Newfoundland girl’s disappearance prompts calls for tougher laws to stop abductions
Global News
The girl’s disappearance underscores long-standing concerns about the ease with which a parent can take a child to another country without the other parent’s knowledge or consent.
Bouchra Marbouhi says she last saw her young daughter more than two months ago, when the girl left with her father for a routine sleepover.
The five-year-old never came home, she said.
Instead, Marbouhi said she got a series of texts the next day from her estranged husband, her daughter’s father, saying he had taken the child to Egypt. The Canadian Press has viewed the messages.
“I was shocked, I started crying,” Marbouhi said in a recent interview. “I honestly felt like I was dreaming.”

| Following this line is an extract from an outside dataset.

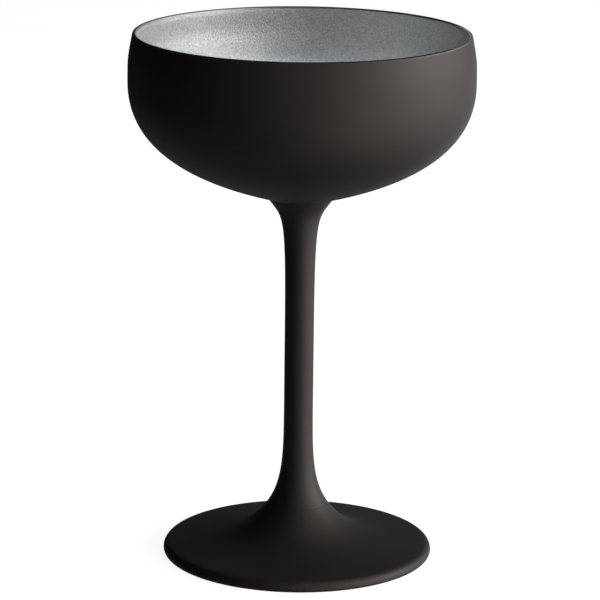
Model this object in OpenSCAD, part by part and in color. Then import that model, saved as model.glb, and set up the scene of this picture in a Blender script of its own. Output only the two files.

There was a temporary court order in place, forbidding the father from taking his daughter outside of St. John’s, N.L. But it wasn’t enough to prevent her daughter’s disappearance, Marbouhi said.
“I trusted the system to protect (my daughter) and I found out too late that how many gaps are there — no exit checks, no coordination between courts and borders,” she said.
The girl’s disappearance underscores long-standing concerns from women’s groups and family lawyers about the ease with which a parent can take a child to another country without the other parent’s knowledge or consent.
They have called for stronger systems and policies to prevent international abductions, especially for those involving children taken to countries that have not signed onto The Hague Convention, a global agreement aimed at curbing abductions.